Multifamily properties in the Austin area commonly receive multiple offers from qualified buyers. It can get extremely competitive. I've personally seen several multifamily properties in the Austin area receive 20+ offers this year. I know San Antonio can also be very competitive. If you want to do everything you possibly can to succeed, then I recommend working with a local lender. You might not need one in each market, but having one based in Texas can give you an edge over other buyers with out-of-state lenders or big national banks.
@David Ivy is completely right. The last two multifamily properties we offered on had 15 and 17 offers. A great lender has a lot of pull with a listing agent!
@Matthew Metros I've had many more out of state lenders cause delays in closing than local lenders. Local lenders will be familiar with the appraisers and title companies in the market, and any peculiarities that might be associated with them.
If you're looking at 5+ unit multifamily, local banks and credit unions will be your best source of financing, unless the deal is large enough for agency debt. There are a few national lenders that will play in that 2-25 unit space, but you'll often run into problems with their minimum loan limits when you're on the lower end of that spectrum.

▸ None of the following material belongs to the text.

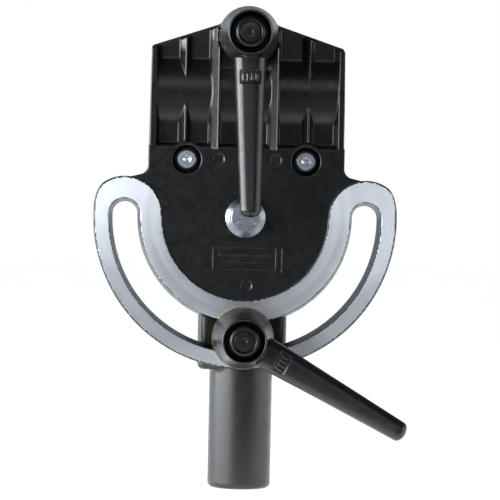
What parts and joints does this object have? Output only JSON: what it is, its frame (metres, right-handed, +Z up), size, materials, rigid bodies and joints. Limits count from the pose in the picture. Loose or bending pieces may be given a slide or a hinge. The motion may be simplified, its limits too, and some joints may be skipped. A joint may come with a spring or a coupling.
{
  "type": "boom arm pivot clamp",
  "caption": "Tilting boom clamp for a light stand: a cast tube clamp with a slotted quadrant ring on a pivot block with a round stand pin, locked by ratchet levers.",
  "frame": {"origin": "centre of the stand pin's flat lower end", "axes": "+Z up the stand pin, -Y towards the levers, +X along the boom tube"},
  "size_m": [0.1403, 0.0835, 0.2177],
  "materials": {
    "painted_casting": "satin black paint on an aluminium casting",
    "powder_coat": "satin black powder coat",
    "black_steel": "matte black oxide on steel",
    "zinc_plate": "bright zinc plate",
    "steel": "turned steel",
    "spring_steel": "drawn spring wire",
    "yellow_zinc": "yellow passivated steel",
    "nylon": "natural nylon",
    "black_plastic": "fine matt moulded plastic"
  },
  "bodies": {
    "stand": {"stand_adapter": "painted_casting", "friction_disc": "nylon", "pivot_bolt": "zinc_plate", "pivot_washer": "zinc_plate", "pivot_nut": "zinc_plate", "pivot_nut_ring": "nylon", "stud_insert": "steel", "slot_bush": "steel", "slot_washer": "yellow_zinc"},
    "head": {"clamp_body": "painted_casting", "pivot_bush": "zinc_plate", "hinge_screws": "zinc_plate", "hinge_washers": "zinc_plate", "hinge_nuts": "zinc_plate", "hinge_nut_rings": "nylon", "clamp_washer": "zinc_plate", "jaw_spring": "spring_steel"},
    "jaw": {"rear_jaw": "painted_casting"},
    "cross_nut": {"barrel_nut": "steel"},
    "clamp_spindle": {"clamp_stud": "steel", "clamp_spline": "steel", "clamp_lever_spring": "spring_steel", "clamp_lever_screw": "black_steel", "clamp_lever_cap": "black_plastic"},
    "clamp_handle": {"clamp_lever": "powder_coat"},
    "tilt_spindle": {"tilt_stud": "steel", "tilt_spline": "steel", "tilt_lever_spring": "spring_steel", "tilt_lever_screw": "black_steel", "tilt_lever_cap": "black_plastic"},
    "tilt_handle": {"tilt_lever": "powder_coat"}
  },
  "joints": [
    {"name": "tilt", "type": "hinge", "parent": "stand", "child": "head", "pos_m": [0, 0, 0.123], "axis": [0, -1, 0], "range_deg": [-90, 90]},
    {"name": "jaw_open", "type": "hinge", "parent": "head", "child": "jaw", "pos_m": [0, 0.014, 0.1486], "axis": [-1, 0, 0], "range_deg": [0, 3]},
    {"name": "cross_nut_turn", "type": "hinge", "parent": "jaw", "child": "cross_nut", "pos_m": [0, 0.014, 0.204], "axis": [-1, 0, 0], "range_deg": [-3, 0]},
    {"name": "clamp_lever_turn", "type": "hinge", "parent": "head", "child": "clamp_spindle", "pos_m": [0, 0, 0.204], "axis": [0, -1, 0], "range_deg": [-90, 20]},
    {"name": "clamp_lever_lift", "type": "slide", "parent": "clamp_spindle", "child": "clamp_handle", "axis": [0, -1, 0], "range_m": [0, 0.0045], "deforming": ["clamp_lever_spring"]},
    {"name": "tilt_lever_turn", "type": "hinge", "parent": "stand", "child": "tilt_spindle", "pos_m": [0, 0, 0.069], "axis": [0, -1, 0], "range_deg": [-90, 29]},
    {"name": "tilt_lever_lift", "type": "slide", "parent": "tilt_spindle", "child": "tilt_handle", "axis": [0, -1, 0], "range_m": [0, 0.0045], "deforming": ["tilt_lever_spring"]}
  ],
  "couplings": [
    {"joint": "cross_nut_turn", "follows": "jaw_open", "ratio": -1}
  ]
}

For a very long time I thought exactly like you did, but these days I have a lot of out of state clients, and I recently had an issue with one that would've never happened with a local lender:
In the Austin market, appraisers are so swamped that it's not unheard of to have a 20-25 day lead time for appraisers. For this reason I've moved to a 45-day closing on most properties where my buyers require financing, vs the traditional 30 day close. I always let the lender know when option is over so they can order the appraisal ASAP, but one particular client's lender ignored that and waited because in their market that wasn't necessary. We didn't end up losing the deal, but we had to adjust the closing date twice before we could get it done, and if the seller had wanted to, they could've gotten out.
That's one specific example, but familiarity with local markets can help in a number of ways. If you have a lender you absolutely love, by all means stick with them, but make sure your Realtor is well-versed in lender issues so they can educate your lender.
@Matthew Metros I am of course biased but yes having a local lender plays a huge part. With a local lender they can give you a second opinion on the property. So you will get a Realtor’s opinion on value and a bankers. One is very liberal and one is very conservative in most cases which will give you a good range in between in Value. Also a good lender will be able to send you deals that they may run across as well. Lastly, since bankers have clients of all backgrounds when work needs to be done on your property they can send you good references for your home.
@Matthew Metros Are you looking strictly for conventional lenders or private / hard money as well?
I would definitely recommend keeping it local to where you're buying.
Advantages include the lender having better appraisal connections and knowledge of the areas you're buying in. Much more likely to close as others have mentioned.
@Jacob Pereira 100% agree. Local is preferred, they also have a vested interest and they answer the phone when we call!
I'll be the contrarian. Have your ducks in a row with a lender that's licensed (where required) or well versed in their products. It's against the law for the lenders to influence the appraisers, so not sure where that's an advantage and if you have a local title company, they can shepherd you through any title anomalies like lava floes in Hawaii, mineral rights in Colorado or water rights in Nevada. If you're doing a Fannie Mae/Freddie Mac loan, your findings are what the underwriters look at, not whether you're local.
Having said that, I have seen where Realtors have steered (yes, I said steered) sellers to use local lenders and their drinking buddies, but it's really not necessary. I've also seen examples of lenders who don't have their procedures down and waste precious days not ordering appraisals, insurance or title, so I guess it goes both ways. As an example and not a solicitation (for the moderator) we closed loans in 16 states last year and have 1 office in the DC metro area, so remote does work.
Hope that helps
For the most part, it doesn't matter. Execution is critical. If you use an lender in Manhattan its important to gauge if they can execute their part of the deal flawlessly. Do they have ability to tap into local resources to execute the deal?
I listed a property recently that we purposely were trying to get a bidding war going on. It was a bit of a fixer upper. We had over 10 offers. We had two offers that were very comparable. I called both mortgage folks on the prequal letter. One had a lender that I knew. The other one had a lender out of state. It seemed that the lender out of state didn't have his ducks lined up with local resources, so to speak. My client and I discussed it for awhile and we decided to go with the one that had a local lender as he had a reputation for pulling off tricky deals and this was a tricky deal.
I'll say it probably never hurts to know the listing agent when getting your offer accepted BUT San Antonio/Fort Worth is a big market so I don't know how good the chances are of being buddies with the listing agent. Being licensed in 48 states, there is an advantage to being able to assist clients in almost every state rather than having the client send a million documents to however many different lenders. I will also say that smaller credit unions and lenders, while they can be more flexible in their guidelines, can also be more inept and there may be more stupid policies you'd have to deal with as opposed to a bigger bank that has the funds to avoid stupid requirements.